Twelve weeks from now, you can cross a sprint triathlon finish line. The race is 750m of swimming, 20km on the bike, and a 5km run. First-timers finish in 1:45–2:00. That’s the goal. Here’s how to get there without injury.
The biggest mistake beginners make is adding two sports on top of existing training. Your body doesn’t care that swimming “feels easy.” Three parallel injury clocks are ticking. This plan manages all three.
What to Expect on Sprint Triathlon Race Day
The segments break down like this on average: swim 18 minutes, bike 46 minutes, run 28 minutes, transitions 8 minutes. Total: roughly 1:36 for men, 1:46 for women across all age groups.
Age-group medians look like this:
| Age Group | Male Average | Female Average |
|---|---|---|
| 30–34 | 1:29 | 1:37 |
| 35–39 | 1:30 | 1:39 |
| 40–44 | 1:32 | 1:40 |
| 45–49 | 1:32 | 1:41 |
First-timers with a solid single-sport base typically land 15–25 minutes slower than these medians. That’s fine. Your goal for race 1 is finishing. Racing comes later.
Why Your Single-Sport Fitness Doesn’t Transfer to the Swim
This is the fact most beginners ignore. A runner adding swimming starts from near zero in the pool. Research on swimmers and triathletes shows a VO2max gap of 7–15 ml/kg/min between a sport someone trains versus one they don’t. Your aerobic engine doesn’t move between modes the way you’d expect.
Think of it like a car with three separate fuel lines. The engine is the same, but each line feeds a different set of cylinders. Running has trained one set. The other two are essentially cold.
Your cycling fitness will partly transfer from a running base, since both are leg-dominant and weight-bearing. Swimming transfers almost nothing to the others. Every swim session for the first four weeks is building a new fuel line from scratch.
This means swim sessions must be treated as a brand-new training stress. Two short swims per week to start. Three per week by week 5. USA Triathlon recommends beginners spend about 75% of swim time on drills rather than pure endurance laps.
For more on how aerobic fitness moves between sports, see training zones for triathlon.
The Sprint Triathlon 12-Week Training Plan
The block below is built for a runner or cyclist with 3–5 hours of weekly training history. Pure beginners need more time. Volume rises steadily, with recovery weeks at weeks 4 and 8, and a taper in race week.

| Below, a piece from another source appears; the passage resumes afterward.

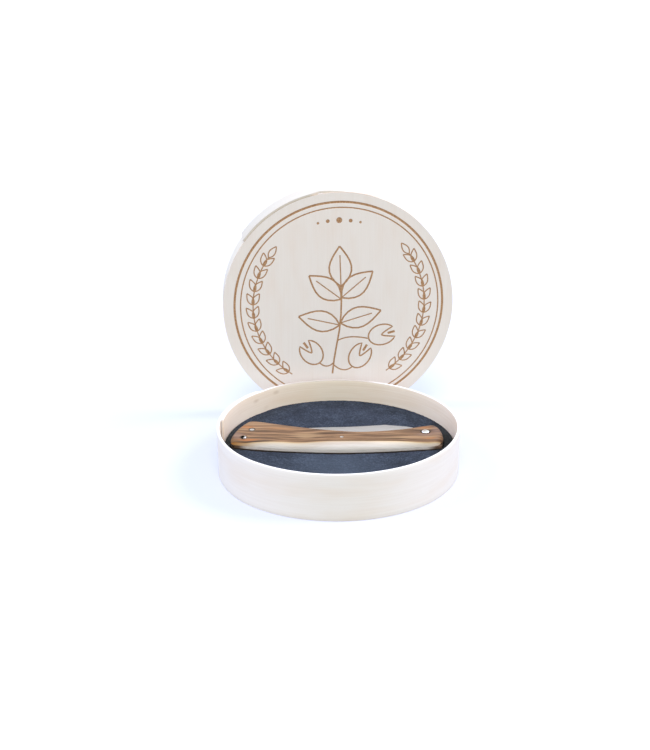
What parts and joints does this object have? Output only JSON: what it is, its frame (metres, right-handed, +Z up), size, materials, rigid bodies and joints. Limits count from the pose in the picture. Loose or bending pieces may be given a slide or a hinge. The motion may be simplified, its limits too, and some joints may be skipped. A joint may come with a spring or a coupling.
{
  "type": "boxed folding pocket knife",
  "caption": "Closed folding pocket knife with a two-tone wood handle, half sunk in dark foam in a round bent-veneer box, its engraved lid standing on its rim behind.",
  "frame": {"origin": "centre of the base's underside", "axes": "+Z up; +X runs along the closed knife towards its pivot; +Y points from the base to the lid that stands behind it"},
  "size_m": [0.1197, 0.1445, 0.1193],
  "materials": {
    "veneer": "raw, lightly sanded pale veneer",
    "foam": "fine-celled matte foam, dark slate grey",
    "handle_wood": "oiled and polished, brown heartwood with a cream sapwood edge",
    "spring_steel": "finely brushed along its length",
    "blade_steel": "satin",
    "pin_steel": "polished flush with the wood"
  },
  "bodies": {
    "box": {"base_floor": "veneer", "base_band": "veneer", "foam_insert": "foam", "lower_scale": "handle_wood", "upper_scale": "handle_wood", "back_spring": "spring_steel", "pivot_rivet": "pin_steel", "butt_pin": "pin_steel", "middle_pin": "pin_steel", "lanyard_tube": "pin_steel", "lid_disc": "veneer", "lid_band": "veneer"},
    "blade": {"blade": "blade_steel"}
  },
  "joints": [
    {"name": "blade_pivot", "type": "hinge", "parent": "box", "child": "blade", "pos_m": [0.042, 0.0026, 0.0118], "axis": [0, 0, -1], "range_deg": [0, 40]}
  ]
}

| Week | Phase | Total Hours | Swim | Bike | Run | Brick? |
|---|---|---|---|---|---|---|
| 1 | Base | 3.5 | 2x | 1x | 2x | No |
| 2 | Base | 4.0 | 2x | 2x | 2x | No |
| 3 | Base | 4.5 | 3x | 2x | 2x | No |
| 4 | Recovery | 3.0 | 2x | 1x | 2x | No |
| 5 | Build | 5.0 | 3x | 2x | 2x | Yes — 40 min bike + 5 min run |
| 6 | Build | 5.5 | 3x | 2x | 2x | Yes — 44 min bike + 8 min run |
| 7 | Build | 6.0 | 3x | 2x | 2x | Yes — 45 min bike + 10 min run |
| 8 | Recovery | 4.0 | 2x | 2x | 2x | Yes — short brick |
| 9 | Peak | 6.5 | 3x | 3x | 2x | Yes — 45 min bike + 15 min run |
| 10 | Peak | 7.0 | 3x | 3x | 2x | Yes — 50 min bike + 20 min run |
| 11 | Taper | 5.0 | 2x | 2x | 2x | Yes — short brick |
| 12 | Race Week | 2.5 | 1x | 1x | 1x | No |
Sessions per week average: swim 2–3, bike 2–3, run 2. The brick replaces one standalone bike session each week from week 5 onward.
How to Add Three Sports Without Getting Injured: The ACWR Framework
Running causes 45–92% of all triathlon injuries, according to a 2023 systematic review. That’s not a typo. The run leg is short but it’s the highest-injury sport in the stack.
The safest way to manage load is with the ACWR (Acute:Chronic Workload Ratio). Your ACWR compares what you did this week to your four-week average. A ratio between 0.8 and 1.3 keeps injury risk low. Above 2.0, risk climbs up to 21 times higher. Translation: don’t spike your training load suddenly. The body needs weeks to adapt.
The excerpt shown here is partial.